[BEGIN Record extracts]

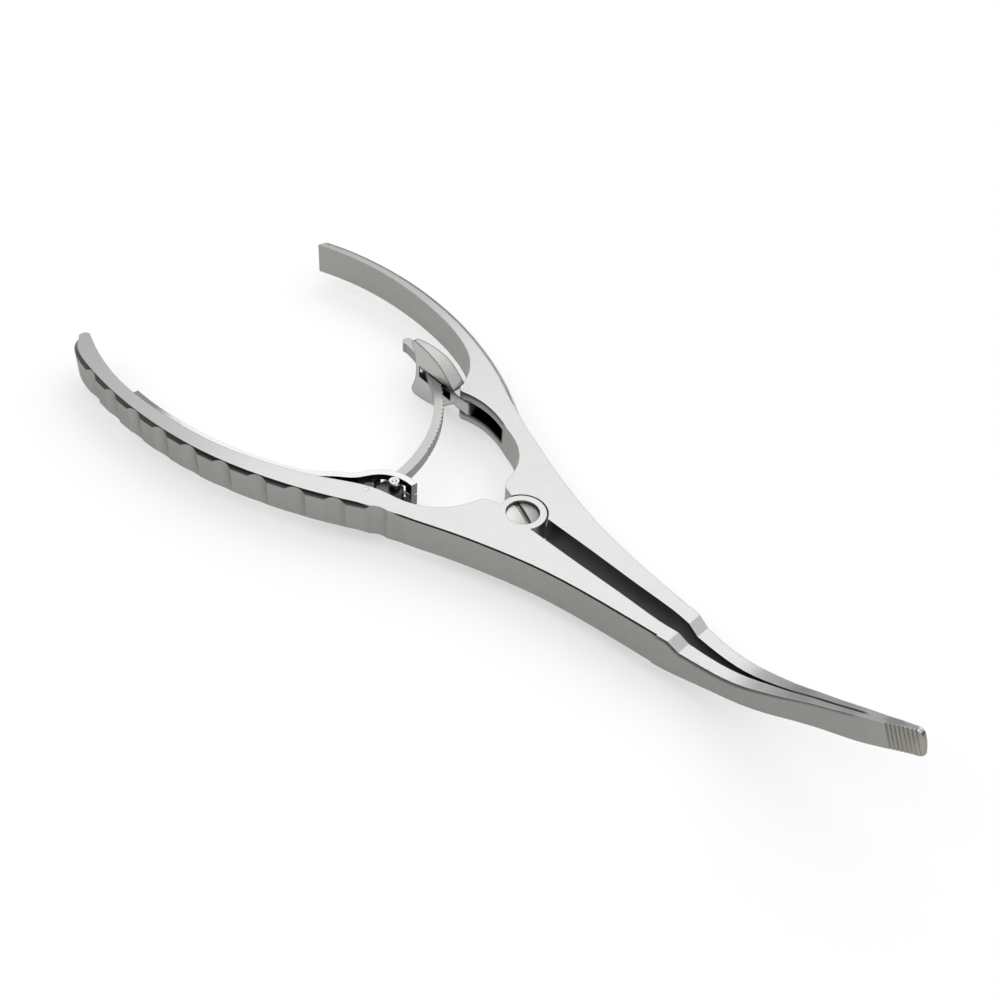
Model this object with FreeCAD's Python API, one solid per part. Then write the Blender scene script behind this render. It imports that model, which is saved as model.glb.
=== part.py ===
import FreeCAD, Part
import math
import os

# Spinal distractor forceps: two levers in a fork joint, an arched ratchet
# bar hinged in the finger lever and a release catch on the thumb lever.
# Millimetres. +X runs from the pivot to the jaw tips, +Y to the thumb lever,
# +Z up along the pivot axis. Z = 0 is the flat underside of the levers.

# Overall size: every drawn outline below is for DRAWN_LENGTH and is scaled
# to OVERALL_LENGTH.
DRAWN_LENGTH = 252.0
OVERALL_LENGTH = 252.0
DRAW = OVERALL_LENGTH / DRAWN_LENGTH

# Levers
LEVER_THICK = 10.0
MID = LEVER_THICK / 2.0
WALL = 2.75
SLOT_LOW = WALL
SLOT_HIGH = LEVER_THICK - WALL
LAYER_PLAY = 0.06
FINGER_BEVEL = 1.0
THUMB_ROUND = 2.0
SHANK_BEVEL = 0.35
JAW_TIP_SLOPE = 26.0

# Pivot
BOSS_R = 6.25
BOSS_GAP = 0.42
TONGUE_R = 6.25
TONGUE_GAP = 0.4
SHANK_R = 2.5
RUN_FIT = 0.04
HEAD_SEAT_R = 4.43
HEAD_GAP = 0.11
HEAD_R = HEAD_SEAT_R - HEAD_GAP
HEAD_SEAT_DEPTH = 1.9
HEAD_RIM = 1.25
HEAD_DOME = 0.55
DRIVE_WIDE = 1.45
DRIVE_DEEP = 1.0
DRIVE_TURN = -22.0

# Finger flutes
FLUTE_COUNT = 10
FLUTE_START = 2.45
FLUTE_PITCH = 11.08
FLUTE_CHORD = 5.9
FLUTE_DEPTH = 0.85

# Jaw serrations
TOOTH_COUNT = 8
TOOTH_PITCH = 0.88
TOOTH_DEPTH = 0.38
TOOTH_STOP = 2.8
TOOTH_FROM_TIP = 2.0

# Ratchet bar: an arc of radius ARC_R through a point above its hinge and
# through the window of the catch, with a foot that turns on the hinge pin
HINGE_X = -33.4 * DRAW
HINGE_Y = -24.2 * DRAW
BAR_ROOT_X = HINGE_X - 0.7
BAR_ROOT_Y = HINGE_Y + 9.7
PASS_X = -59.17 * DRAW
PASS_Y = 24.36 * DRAW
ARC_R = 49.4
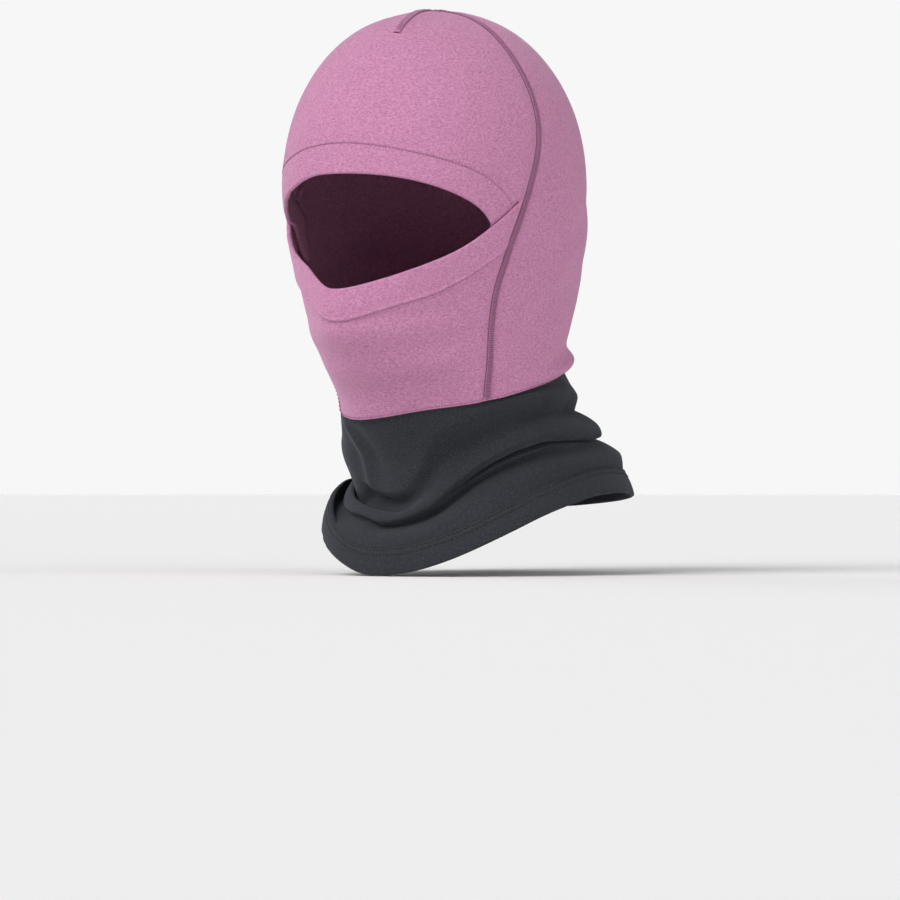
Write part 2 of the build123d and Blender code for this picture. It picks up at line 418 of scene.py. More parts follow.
def mesh_object(name, points, faces, material):
    mesh = bpy.data.meshes.new(name)
    mesh.from_pydata([tuple(p) for p in points], [], [tuple(f) for f in faces])
    mesh.validate()
    mesh.shade_smooth()
    mesh.materials.append(material)
    made = bpy.data.objects.new(name, mesh)
    bpy.context.scene.collection.objects.link(made)
    return made


def thickened(piece, thickness=FABRIC):
    """A single surface turned into a layer of knit of its own thickness, inwards."""
    layer = piece.modifiers.new("layer", "SOLIDIFY")
    layer.thickness, layer.offset, layer.use_even_offset = thickness, -1, False
    bpy.context.view_layer.update()
    done = bpy.data.meshes.new_from_object(piece.evaluated_get(bpy.context.evaluated_depsgraph_get()))
    piece.modifiers.clear()
    piece.data = done
    piece.data.set_sharp_from_angle(angle=math.radians(50))


def clipped(polygon, which):
    """Part of a polygon where one of its fields isn't negative. A corner is (key, values)."""
    made = []
    for (key_a, a), (key_b, b) in zip(polygon, polygon[1:] + polygon[:1]):
        inside_a, inside_b = a[which] >= 0, b[which] >= 0
        if inside_a:
            made.append((key_a, a))
        if inside_a != inside_b:
            t = a[which] / (a[which] - b[which])
            first, last = (key_a, key_b) if repr(key_a) < repr(key_b) else (key_b, key_a)
            made.append(((which, first, last), a * (1 - t) + b * t))
    return made


def cut_panel(name, grid, fields, material):
    """The part of a grid where every field is positive, as a mesh whose edge follows the fields' zero lines."""
    rows, columns = grid.shape[:2]
    stack = np.stack([*fields, grid[..., 0], grid[..., 1], grid[..., 2]], -1)
    inside = np.stack(fields, -1) >= 0
    points, faces, number = [], [], {}

    def vertex(key, values):
        if key not in number:
            number[key] = len(points)
            points.append(values[-3:])
        return number[key]

    corner_sets = [inside[:-1], np.roll(inside, -1, 1)[:-1], np.roll(inside, -1, 1)[1:], inside[1:]]
    all_in = np.all(np.stack(corner_sets), axis=(0, 3))
    all_out = np.any(~np.any(np.stack(corner_sets), axis=0), axis=2)
    for r, c in zip(*np.nonzero(~all_out)):
        beside = (c + 1) % columns
        corners = [(int(r), int(c)), (int(r) + 1, int(c)), (int(r) + 1, int(beside)), (int(r), int(beside))]
        polygon = [(key, stack[key]) for key in corners]
        if not all_in[r, c]:
            for which in range(len(fields)):
                polygon = clipped(polygon, which)
                if len(polygon) < 3:
                    break
        if len(polygon) < 3:
            continue
        face = [vertex(key, values) for key, values in polygon]
        if len(set(face)) >= 3:
            faces.append(face)
    top_ring = [number.get((0, c)) for c in range(columns)]
    if None not in top_ring:  # the little hole at the crown
        points.append(np.array(points)[top_ring].mean(0))
        faces += [[len(points) - 1, a, b] for a, b in zip(top_ring, top_ring[1:] + top_ring[:1])]
    piece = mesh_object(name, points, faces, material)
    edit = bmesh.new()
    edit.from_mesh(piece.data)
    bmesh.ops.remove_doubles(edit, verts=edit.verts, dist=0.04 * MM)
    bmesh.ops.dissolve_degenerate(edit, edges=edit.edges, dist=0.01 * MM)
    edit.to_mesh(piece.data)
    edit.free()
    piece.data.shade_smooth()
    return piece


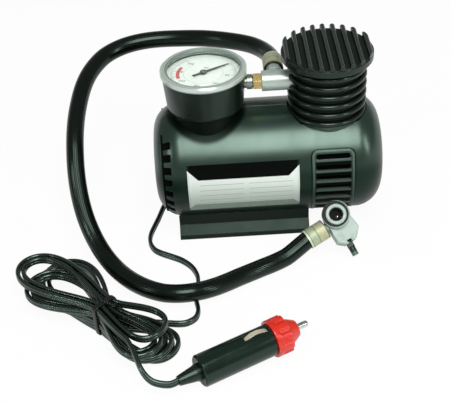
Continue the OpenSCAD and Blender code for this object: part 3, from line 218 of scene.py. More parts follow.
def softened(node, name, body, voxel, passes):
    """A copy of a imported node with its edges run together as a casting's or moulding's are."""
    piece = add(name, nodes[node].data.copy())
    remesh = piece.modifiers.new("remesh", "REMESH")
    remesh.mode = "VOXEL"
    remesh.voxel_size = voxel * MM
    smooth = piece.modifiers.new("smooth", "SMOOTH")
    smooth.factor = 0.5
    smooth.iterations = passes
    mesh = evaluated_mesh(piece)
    piece.modifiers.clear()
    piece.data = mesh
    mesh.name = name
    mesh.materials.clear()
    soften(piece, CAST_EDGE)
    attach(piece, body)
    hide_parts(node)
    return piece


# ---- cord and hose routes, repeated from the part's source ----
STEP_IN = 3.3
LAYER = 5.0
PER_LAYER = 2
LAYERS = 4
LOOPS = 8
START = 65.0
FINISH_AT = 300
TURNS = LOOPS - (START + 360 - FINISH_AT) / 360
HANK_AT = (-101.0, -97.0)
HANK_TURN = math.radians(-45.5)
WAIST = (8.0, -1.0)
HALF_WAIST = STEP_IN * PER_LAYER + 1
# Each layer's lobe: reach, half width, turn in degrees.
LEFT_LOBES = [(66, 25, -13), (60, 22, -1), (55, 21, 11), (67, 23, 5)]
RIGHT_LOBES = [(46, 20, 15), (43, 19, 4), (44, 19, -5), (42, 20, 9)]
LOBE_TURN_FADE = 0.04
LOBE_WIDTH_FADE = 0.25
LYING_Z = 2.2
WAIST_RISE = 1.3
CLIMB_AT = 25 / 360
CLIMB_LENGTH = 28 / 360
HANK_ROWS_PER_TURN = 96
CORD_STEP = 1.6
HOSE_STEP = 1.8
STRAIGHT = 4.4
INTO_RELIEF = 3


def smoothstep(s):
    s = max(0.0, min(1.0, s))
    return s * s * (3 - 2 * s)


def fade(q, k):
    return (1 + k) * q / (q + k)


def hank_layer(n):
    return max(0, min(LAYERS - 1, math.floor(n / PER_LAYER)))


def hank_outer(a, lobe):
    """A point of a lobe's outermost loop, at an angle in degrees."""
    c, s = math.cos(math.radians(a)), math.sin(math.radians(a))
    q = abs(c)
    reach, half_width, degrees = lobe
    turn = math.radians(degrees * fade(q * q, LOBE_TURN_FADE))
    x = reach * c
    y = (HALF_WAIST + half_width * q * fade(q, LOBE_WIDTH_FADE)) * s
    return np.array(
        [
            WAIST[0] + x * math.cos(turn) - y * math.sin(turn),
            WAIST[1] + x * math.sin(turn) + y * math.cos(turn),
        ]
    )


def in_hank(x, y, z):
    """A point of the hank's own plan, put where the hank lies."""
    c, s = math.cos(HANK_TURN), math.sin(HANK_TURN)
    return np.array([HANK_AT[0] + x * c - y * s, HANK_AT[1] + x * s + y * c, z])


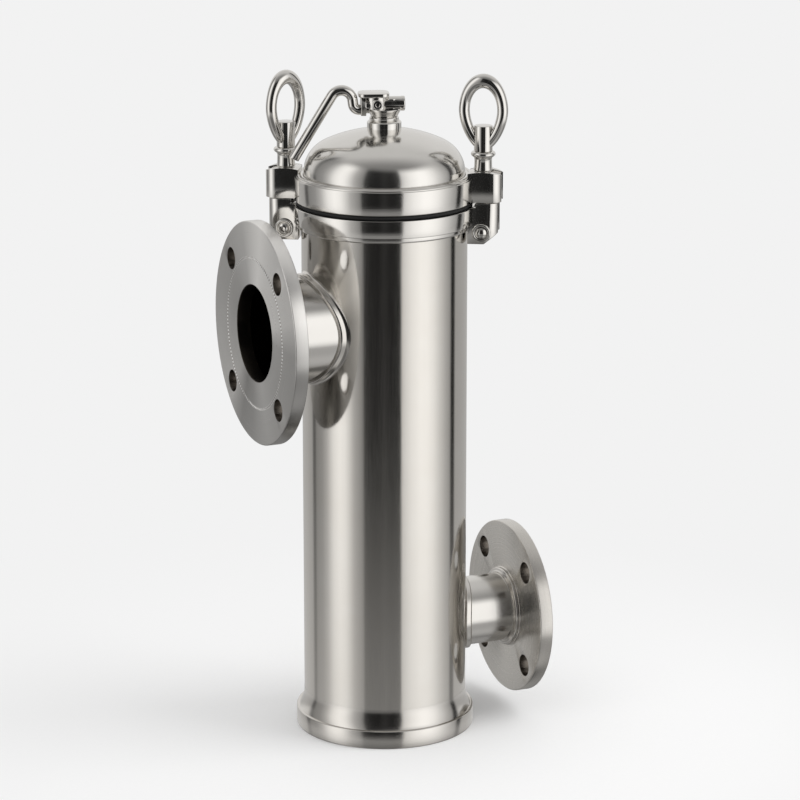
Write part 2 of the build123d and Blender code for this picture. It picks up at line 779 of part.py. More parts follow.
basket_bottom = seat_top - basket_length
with BuildPart() as strainer_basket:
    with BuildSketch(Plane.XY.offset(basket_bottom)):
        Circle(basket_r)
        Circle(basket_r - basket_wall, mode=Mode.SUBTRACT)
    extrude(amount=basket_length)
    with BuildSketch(Plane.XY.offset(basket_bottom)):
        Circle(basket_r)
    extrude(amount=basket_wall)
    row_pitch = basket_length / (basket_hole_rows + 1)
    for row in range(basket_hole_rows):
        height = basket_bottom + row_pitch * (row + 1)
        stagger = 180 / basket_hole_columns * (row % 2)
        for column in range(basket_hole_columns // 2):
            hole_angle = stagger + column * 360 / basket_hole_columns
            with BuildSketch(upright_at(hole_angle)):
                with Locations((0, height)):
                    Circle(basket_hole_r)
            extrude(amount=basket_r * 2, both=True, mode=Mode.SUBTRACT)
save(strainer_basket.part, "strainer_basket")

snap_bottom = rim_top - rim_recess_depth
snap_top = snap_bottom + snap_ring_height
with BuildPart() as bag_snap_ring:
    with BuildSketch(Plane.XY.offset(snap_bottom)):
        Circle(rim_recess_r - weld_gap)
        Circle(bag_r + weld_gap, mode=Mode.SUBTRACT)
    extrude(amount=snap_ring_height)
save(bag_snap_ring.part, "bag_snap_ring")

with BuildPart() as filter_bag:
    bag_bottom = snap_top - bag_length
    with BuildSketch(Plane.XZ):
        with BuildLine():
            Line((0, bag_bottom), (bag_r - bag_round, bag_bottom))
            RadiusArc((bag_r - bag_round, bag_bottom), (bag_r, bag_bottom + bag_round), -bag_round)
            inner_r = bag_r - bag_wall
            inner_round = bag_round - bag_wall
            inner_bottom = bag_bottom + bag_wall
            Polyline((bag_r, bag_bottom + bag_round), (bag_r, snap_top), (bag_r + hem_width, snap_top),
                     (bag_r + hem_width, snap_top + hem_thickness), (inner_r, snap_top + hem_thickness),
                     (inner_r, inner_bottom + inner_round))
            RadiusArc((inner_r, inner_bottom + inner_round), (inner_r - inner_round, inner_bottom),
                      inner_round)
            Polyline((inner_r - inner_round, inner_bottom), (0, inner_bottom), (0, bag_bottom))
        make_face()
    revolve(axis=Axis.Z)
save(filter_bag.part, "filter_bag")

# ---- bail handle: half a ring of flat strip that lies on the rim and lifts on two stub pins ----
with BuildPart() as basket_bail:
    bail_bottom = rim_top + bail_height - bail_thickness / 2
    with BuildSketch(Plane.XY.offset(bail_bottom)):
        Circle(bail_r + bail_width / 2)
        Circle(bail_r - bail_width / 2, mode=Mode.SUBTRACT)
        with Locations((-bail_r - bail_width, 0)):
            Rectangle((bail_r + bail_width) * 2, bail_r * 4, mode=Mode.SUBTRACT)
    extrude(amount=bail_thickness)
    for side in (-1, 1):
        with BuildSketch(Plane.XZ.offset(side * (bail_r - bail_width / 2))):
            with Locations((0, rim_top + bail_height)):
                Circle(bail_pin_r)
        extrude(amount=side * (bail_width + side_play + ear_thickness))
save(basket_bail.part, "basket_bail")
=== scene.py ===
# Bag filter housing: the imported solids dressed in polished, brushed and turned stainless steel.
# Metres, +Z up, origin under the middle of the base. The dictionaries hold millimetres and degrees, but the
# floor, the lamps and the camera's distance and aim are in metres.
from math import atan2, cos, degrees, hypot, pi, radians, sin, sqrt, tan

import bpy
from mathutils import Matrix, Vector


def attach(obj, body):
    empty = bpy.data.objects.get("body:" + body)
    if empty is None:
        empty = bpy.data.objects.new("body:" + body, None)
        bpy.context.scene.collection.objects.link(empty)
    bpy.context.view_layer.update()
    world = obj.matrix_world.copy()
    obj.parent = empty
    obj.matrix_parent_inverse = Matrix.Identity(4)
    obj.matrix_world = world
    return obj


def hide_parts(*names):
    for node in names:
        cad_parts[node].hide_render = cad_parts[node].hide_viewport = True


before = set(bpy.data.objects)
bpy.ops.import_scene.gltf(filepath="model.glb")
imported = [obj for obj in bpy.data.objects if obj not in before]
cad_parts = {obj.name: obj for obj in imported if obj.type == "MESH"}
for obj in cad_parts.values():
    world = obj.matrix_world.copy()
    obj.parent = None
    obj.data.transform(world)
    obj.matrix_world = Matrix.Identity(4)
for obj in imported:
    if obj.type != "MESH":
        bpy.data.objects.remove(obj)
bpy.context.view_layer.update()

mm = 0.001


# hand tools
def putDown():
    if bpy.context.mode != 'OBJECT':
        bpy.ops.object.mode_set(mode='OBJECT')
    bpy.ops.object.select_all(action='DESELECT')


def pickUp(*pieces):
    putDown()
    for piece in pieces:
        piece.select_set(True)
    bpy.context.view_layer.objects.active = pieces[0]


def chooseEdges(piece, test):
    # leaves the piece in edit mode with only the edges selected whose two ends pass the test
    pickUp(piece)
    bpy.ops.object.mode_set(mode='EDIT')
    bpy.ops.mesh.select_mode(type='EDGE')
    bpy.ops.mesh.select_all(action='DESELECT')
    bpy.ops.object.mode_set(mode='OBJECT')
    for edge in piece.data.edges:
        edge.select = test(*[piece.data.vertices[i].co / mm for i in edge.vertices])
    bpy.ops.object.mode_set(mode='EDIT')


def drawLine(name, outline):
    # a chain of edges through points of (radius, height), drawn one by one and left in edit mode
    putDown()
    bpy.ops.mesh.primitive_plane_add(size=mm, location=(0, 0, 0))
    piece = bpy.context.object
    piece.name = piece.data.name = name
    bpy.ops.object.mode_set(mode='EDIT')
    bpy.ops.mesh.select_mode(type='VERT')
    bpy.ops.mesh.select_all(action='SELECT')
    bpy.ops.mesh.merge(type='CENTER')
    here = outline[0]
    bpy.ops.transform.translate(value=(here[0] * mm, 0, here[1] * mm))
    for spot in outline[1:]:
        step = ((spot[0] - here[0]) * mm, 0, (spot[1] - here[1]) * mm)
        bpy.ops.mesh.extrude_vertices_move(TRANSFORM_OT_translate={"value": step})
        here = spot
    return piece


def lathe(name, outline, steps):
    # spins a closed outline round the Z axis
    piece = drawLine(name, outline + outline[:1])
    bpy.ops.mesh.select_all(action='SELECT')
    bpy.ops.mesh.spin(steps=steps, angle=2 * pi, center=(0, 0, 0), axis=(0, 0, 1))
    bpy.ops.mesh.select_all(action='SELECT')
    bpy.ops.mesh.remove_doubles(threshold=2e-6)
    bpy.ops.mesh.dissolve_degenerate(threshold=1e-7)
    bpy.ops.mesh.normals_make_consistent(inside=False)
    bpy.ops.object.mode_set(mode='OBJECT')
    return piece


def bend(x, z, r, start, end, count):
    # points along an arc of an outline, both ends included, angles in degrees from +X
    turns = [radians(start + (end - start) * i / count) for i in range(count + 1)]
    return [(x + r * cos(t), z + r * sin(t)) for t in turns]


def rim(r, bottom, top, edge):
    # the outer side of a ring, from its rounded top edge down to its rounded bottom edge
    return bend(r - edge, top - edge, edge, 90, 0, 4) + bend(r - edge, bottom + edge, edge, 0, -90, 4)


def block(name, low, high):
    putDown()
    size = [(b - a) * mm for a, b in zip(low, high)]
    middle = [(a + b) / 2 * mm for a, b in zip(low, high)]
    bpy.ops.mesh.primitive_cube_add(size=1, location=middle, scale=size)
    piece = bpy.context.object
    piece.name = piece.data.name = name
    bpy.ops.object.transform_apply(location=True, rotation=True, scale=True)
    return piece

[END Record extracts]

What is asked:
Find out how many lines in the listing contain the string "Blender". Give the number alone.

Completed task:
4